Quote the lines that run from the line containing "What OpenSCAD source" down to the line containing "plateau_slope = 4.5; // [3:0.5:8]". Include both of those lines, reproduce each exactly, and omit everything else.

• Scripts that build objects:
— START —

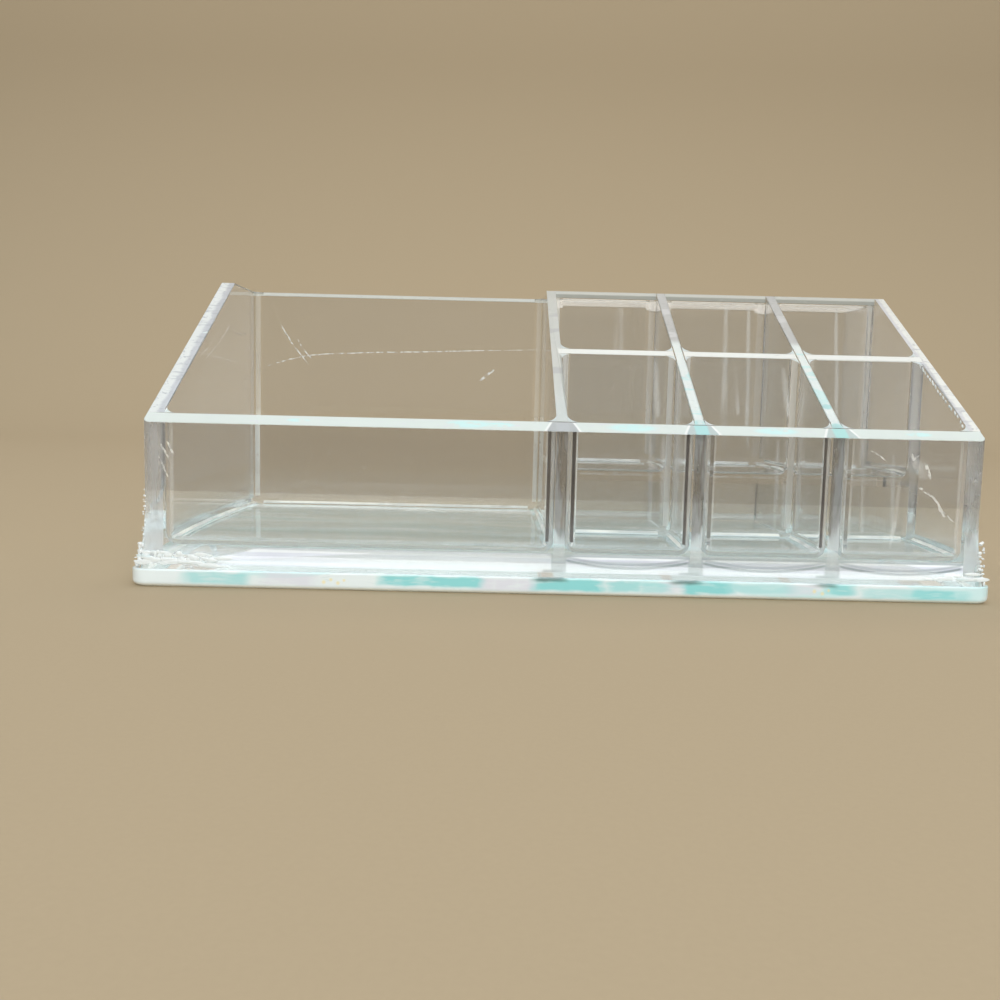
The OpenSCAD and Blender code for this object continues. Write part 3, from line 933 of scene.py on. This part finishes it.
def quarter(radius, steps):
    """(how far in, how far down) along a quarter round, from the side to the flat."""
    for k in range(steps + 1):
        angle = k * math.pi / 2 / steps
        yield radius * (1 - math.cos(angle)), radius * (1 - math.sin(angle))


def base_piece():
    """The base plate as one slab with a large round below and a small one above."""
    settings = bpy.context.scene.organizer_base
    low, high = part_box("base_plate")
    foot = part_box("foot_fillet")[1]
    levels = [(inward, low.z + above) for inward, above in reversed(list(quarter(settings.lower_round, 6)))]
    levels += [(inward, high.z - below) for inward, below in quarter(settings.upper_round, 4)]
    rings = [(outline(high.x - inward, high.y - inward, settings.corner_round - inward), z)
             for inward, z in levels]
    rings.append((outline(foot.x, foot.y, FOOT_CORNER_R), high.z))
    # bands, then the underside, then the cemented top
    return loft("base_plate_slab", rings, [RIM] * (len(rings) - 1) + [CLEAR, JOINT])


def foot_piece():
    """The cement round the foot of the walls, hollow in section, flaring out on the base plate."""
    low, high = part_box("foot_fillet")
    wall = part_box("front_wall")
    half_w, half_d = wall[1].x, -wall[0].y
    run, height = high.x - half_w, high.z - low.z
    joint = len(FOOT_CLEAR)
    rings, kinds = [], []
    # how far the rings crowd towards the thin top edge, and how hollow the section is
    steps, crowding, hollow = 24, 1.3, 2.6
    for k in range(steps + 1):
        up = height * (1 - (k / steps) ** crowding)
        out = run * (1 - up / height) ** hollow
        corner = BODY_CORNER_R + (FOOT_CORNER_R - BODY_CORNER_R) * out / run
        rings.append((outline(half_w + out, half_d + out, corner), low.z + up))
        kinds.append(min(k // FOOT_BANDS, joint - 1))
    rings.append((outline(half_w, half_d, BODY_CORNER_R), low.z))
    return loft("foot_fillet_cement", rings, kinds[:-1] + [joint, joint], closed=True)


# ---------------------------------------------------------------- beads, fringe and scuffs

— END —
— START —

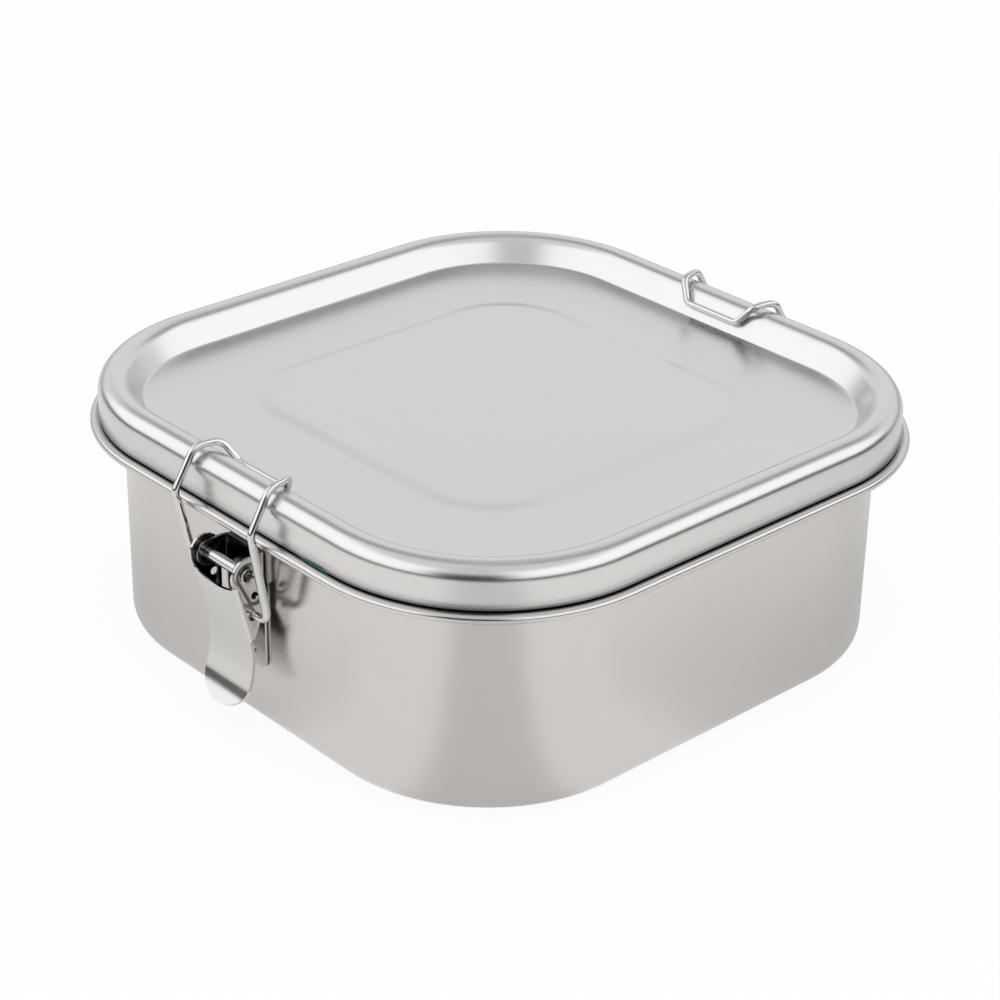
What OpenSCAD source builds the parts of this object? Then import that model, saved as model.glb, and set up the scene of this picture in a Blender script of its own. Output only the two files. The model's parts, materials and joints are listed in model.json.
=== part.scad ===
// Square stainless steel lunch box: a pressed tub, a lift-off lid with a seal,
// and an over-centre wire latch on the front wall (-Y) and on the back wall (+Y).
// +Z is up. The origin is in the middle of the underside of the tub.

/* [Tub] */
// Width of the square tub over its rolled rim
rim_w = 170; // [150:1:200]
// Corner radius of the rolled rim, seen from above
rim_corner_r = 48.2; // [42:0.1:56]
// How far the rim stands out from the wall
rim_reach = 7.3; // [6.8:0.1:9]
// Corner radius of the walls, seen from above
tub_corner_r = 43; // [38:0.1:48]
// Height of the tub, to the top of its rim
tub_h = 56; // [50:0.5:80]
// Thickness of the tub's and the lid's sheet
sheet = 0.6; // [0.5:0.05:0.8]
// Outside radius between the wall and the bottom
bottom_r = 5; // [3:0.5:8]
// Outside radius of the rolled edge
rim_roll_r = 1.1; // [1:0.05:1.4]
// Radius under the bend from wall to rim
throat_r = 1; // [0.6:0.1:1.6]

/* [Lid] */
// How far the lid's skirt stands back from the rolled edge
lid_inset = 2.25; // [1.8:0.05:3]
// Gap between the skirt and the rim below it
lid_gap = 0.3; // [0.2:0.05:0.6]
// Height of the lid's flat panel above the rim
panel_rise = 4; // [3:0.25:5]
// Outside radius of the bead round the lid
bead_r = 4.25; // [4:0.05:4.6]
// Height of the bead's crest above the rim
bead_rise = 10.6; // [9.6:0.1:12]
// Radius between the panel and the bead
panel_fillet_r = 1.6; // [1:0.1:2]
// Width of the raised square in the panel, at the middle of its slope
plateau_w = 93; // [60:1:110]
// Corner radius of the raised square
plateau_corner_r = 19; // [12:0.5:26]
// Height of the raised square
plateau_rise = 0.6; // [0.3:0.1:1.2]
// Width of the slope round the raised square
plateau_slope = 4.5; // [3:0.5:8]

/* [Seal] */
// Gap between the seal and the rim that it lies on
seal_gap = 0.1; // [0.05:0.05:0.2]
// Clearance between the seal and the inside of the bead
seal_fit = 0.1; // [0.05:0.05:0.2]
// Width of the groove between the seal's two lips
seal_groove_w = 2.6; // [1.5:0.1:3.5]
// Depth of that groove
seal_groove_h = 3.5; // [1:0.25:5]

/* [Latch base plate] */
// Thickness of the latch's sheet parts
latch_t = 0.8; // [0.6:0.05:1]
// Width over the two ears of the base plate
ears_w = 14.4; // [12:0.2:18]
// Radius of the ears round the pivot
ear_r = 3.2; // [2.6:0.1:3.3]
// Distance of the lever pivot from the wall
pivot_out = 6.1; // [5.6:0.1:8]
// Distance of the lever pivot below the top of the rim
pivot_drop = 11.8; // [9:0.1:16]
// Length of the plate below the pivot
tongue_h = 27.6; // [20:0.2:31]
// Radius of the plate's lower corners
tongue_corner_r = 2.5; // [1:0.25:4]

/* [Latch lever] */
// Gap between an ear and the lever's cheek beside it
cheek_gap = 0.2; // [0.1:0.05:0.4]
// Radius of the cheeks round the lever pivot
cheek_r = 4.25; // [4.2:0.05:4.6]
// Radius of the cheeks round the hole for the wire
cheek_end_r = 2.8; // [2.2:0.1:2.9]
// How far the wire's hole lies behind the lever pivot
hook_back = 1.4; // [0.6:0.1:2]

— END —

• Response to this task:
What OpenSCAD source builds the parts of this object? Then import that model, saved as model.glb, and set up the scene of this picture in a Blender script of its own. Output only the two files. The model's parts, materials and joints are listed in model.json.
=== part.scad ===
// Square stainless steel lunch box: a pressed tub, a lift-off lid with a seal,
// and an over-centre wire latch on the front wall (-Y) and on the back wall (+Y).
// +Z is up. The origin is in the middle of the underside of the tub.

/* [Tub] */
// Width of the square tub over its rolled rim
rim_w = 170; // [150:1:200]
// Corner radius of the rolled rim, seen from above
rim_corner_r = 48.2; // [42:0.1:56]
// How far the rim stands out from the wall
rim_reach = 7.3; // [6.8:0.1:9]
// Corner radius of the walls, seen from above
tub_corner_r = 43; // [38:0.1:48]
// Height of the tub, to the top of its rim
tub_h = 56; // [50:0.5:80]
// Thickness of the tub's and the lid's sheet
sheet = 0.6; // [0.5:0.05:0.8]
// Outside radius between the wall and the bottom
bottom_r = 5; // [3:0.5:8]
// Outside radius of the rolled edge
rim_roll_r = 1.1; // [1:0.05:1.4]
// Radius under the bend from wall to rim
throat_r = 1; // [0.6:0.1:1.6]

/* [Lid] */
// How far the lid's skirt stands back from the rolled edge
lid_inset = 2.25; // [1.8:0.05:3]
// Gap between the skirt and the rim below it
lid_gap = 0.3; // [0.2:0.05:0.6]
// Height of the lid's flat panel above the rim
panel_rise = 4; // [3:0.25:5]
// Outside radius of the bead round the lid
bead_r = 4.25; // [4:0.05:4.6]
// Height of the bead's crest above the rim
bead_rise = 10.6; // [9.6:0.1:12]
// Radius between the panel and the bead
panel_fillet_r = 1.6; // [1:0.1:2]
// Width of the raised square in the panel, at the middle of its slope
plateau_w = 93; // [60:1:110]
// Corner radius of the raised square
plateau_corner_r = 19; // [12:0.5:26]
// Height of the raised square
plateau_rise = 0.6; // [0.3:0.1:1.2]
// Width of the slope round the raised square
plateau_slope = 4.5; // [3:0.5:8]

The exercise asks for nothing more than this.